After some time, your app has 52 files (it created 2 new files). For the second/next backup, we want to skip uploading 50 unchanged files and only upload the two new ones. The backup system updates the snapshot folder with 2 new files and repeats the copy of the current snapshot to another timestamped directory with "remote copy". Key here is only 2 files got uploaded (which is the expensive part).
In the case of real disks, we use hard links between the snapshot and timestamped dirs. Even if you have 100GB in snapshots directory, there is only one copy of the files. Hardlinks give us a Copy-on-write style filesystem.
For S3 and friends, storage costs are lower than ever. I think 1TB on hetzner is just 5 bucks.
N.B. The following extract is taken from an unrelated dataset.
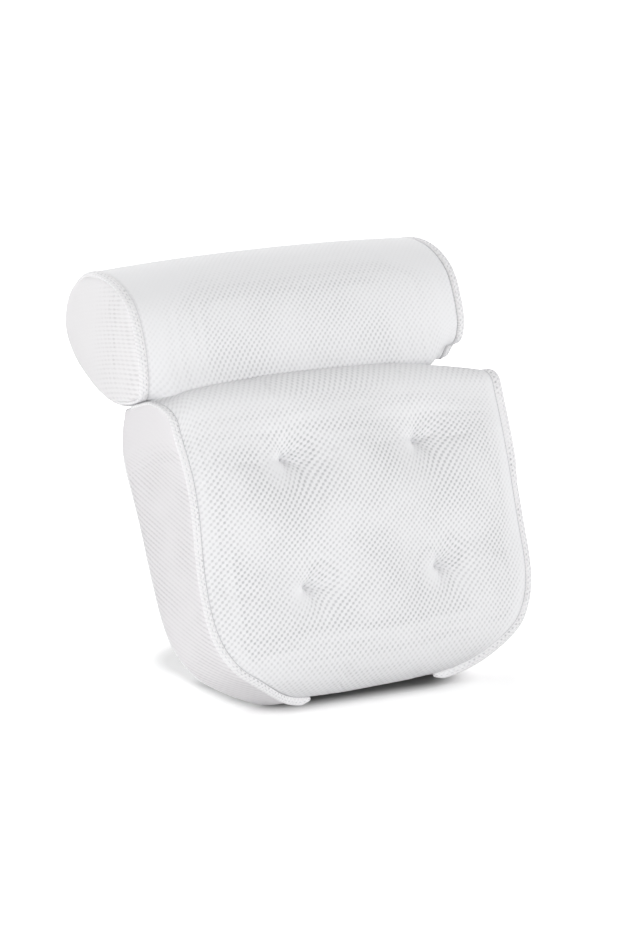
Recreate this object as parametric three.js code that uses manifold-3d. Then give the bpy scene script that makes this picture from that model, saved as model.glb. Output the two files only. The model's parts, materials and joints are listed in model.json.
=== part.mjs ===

Maybe a better term for snapshot is scratchpad or working dir or something. But the folder name has stuck since we started 12 years ago!
-
-
@girish Thank you for this profound explanation. It's great that you are using Hardlinks. I guess, that's a real space and time saver. I did my first restores with Cloudron via the UI yesterday.
A) What does Cloudron internally use for the restore? Snapshot vs. Timestamp?
B) What could/should anyone use to restore without Cloudron? Snapshot vs. Timestamp?
This should be different, to make sense...
As far as understand, A) is Snapshot and B) is Timestamp. Right?